Elyakim Suissa, Robinovitch Family Fellow
Project — Glimpsing the Divine Through the Mundane: Religious and Legal Structural Challenges in Sixteenth-Century Istanbul
Elyakim Suissa is a second-year Master’s student in the Department of Middle Eastern Languages and Cultures. Having previously completed his BA at the University of Pennsylvania, Elyakim focuses on Jewish rabbinic law, literature, and community in sixteenth-century Istanbul. His research has brought him to Israel and Turkey, where he has enrolled in several language and research programs. His current project, with a working title of “Glimpsing the Divine Through the Mundane: Religious and Legal Structural Challenges in Sixteenth-Century Istanbul,” will put Hebrew-language responsa in conversation with Ottoman Turkish fetvas to analyze themes of communal cohesion and religious space that jointly affected both Judaism and Islam. Elyakim is excited to further develop this project with the wonderful faculty at the Stroum Center.
Corinna Nichols, Ina and Richard Willner Memorial Fellow
Project — Entangled: Hair and Identity in the Neo-Assyrian Siege of Lachish
Corinna Nichols is a Ph.D. candidate in the Near and Middle Eastern Studies Interdisciplinary Program. Her field of study is the Hebrew Bible and ancient Middle East. Corinna worked for twenty-five years in the tech field, including roles at IBM, Lenovo, and Amazon, before falling in love with ancient Israel. She has a B.A. in Latin from Wellesley College, a B.S. in Computer Science from American Sentinel University, and an M.A. in Near Eastern Languages and Civilization from UW. She is the coauthor of two published papers on the Hebrew Bible.

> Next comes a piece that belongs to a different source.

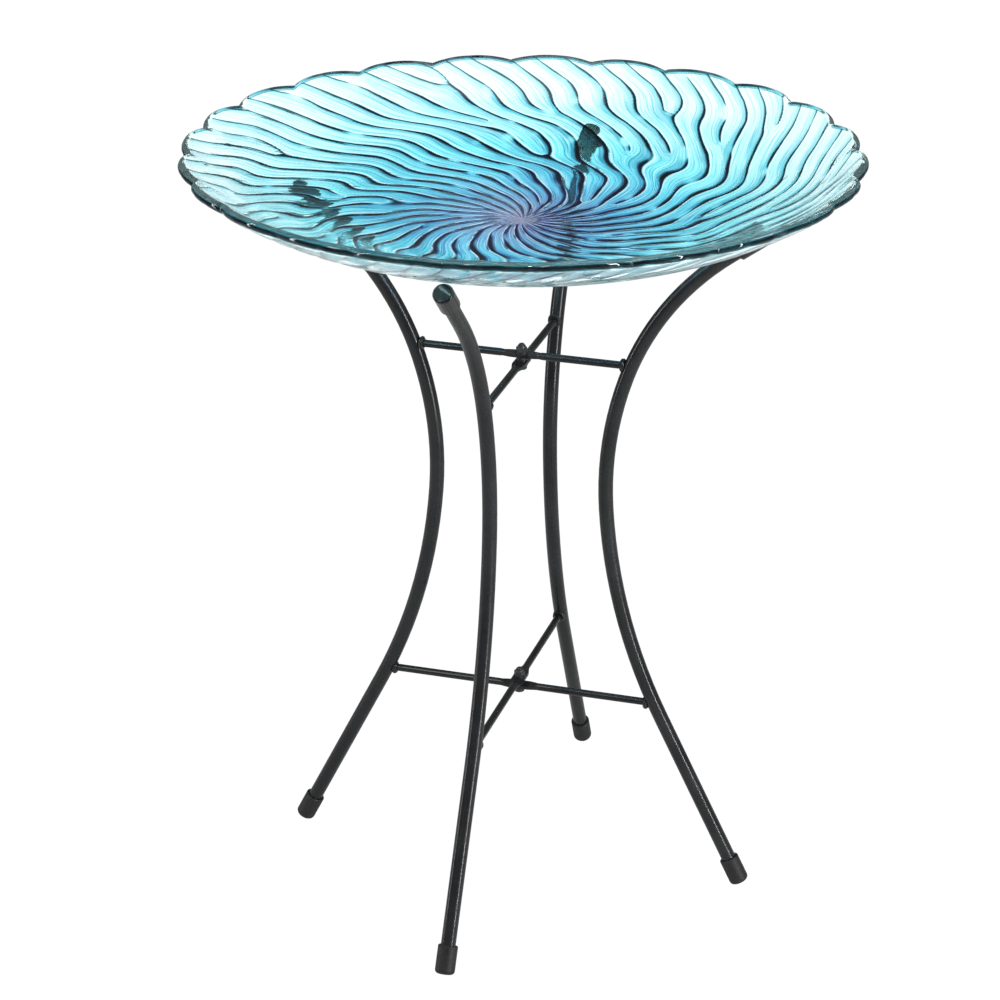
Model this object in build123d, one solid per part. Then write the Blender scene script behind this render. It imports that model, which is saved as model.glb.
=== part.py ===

Sasha Marie Ward, Ina & Richard Willner Memorial Fellow
Project — Istanbul’s Dönme: Citizenship, Migration, and Sephardi Identity in the 21st Century
Sasha Marie Ward is a second-year doctoral student in the Near and Middle Eastern Studies Interdisciplinary Ph.D. program. Sasha’s research focuses on conspiracy theories about Jews in late-nineteenth and early-twentieth century Ottoman Istanbul, specifically looking at perceptions of Jews as collaborators with global socialism, Western capitalism, and American imperialism. Her work also examines conflations of Dönme (a crypto-Jewish sect originating in seventeenth-century Izmir) and normative Jews as sources of conspiracy in contemporary Turkish politics. Before coming to the University of Washington, Sasha attended culinary school at Mutfak Sanatları Akademisi in Istanbul and worked as a pastry chef in San Francisco. Outside of academia, Sasha is an avid weightlifter and literature enthusiast, and loves to go on hikes with her pet corgi, Kimchi.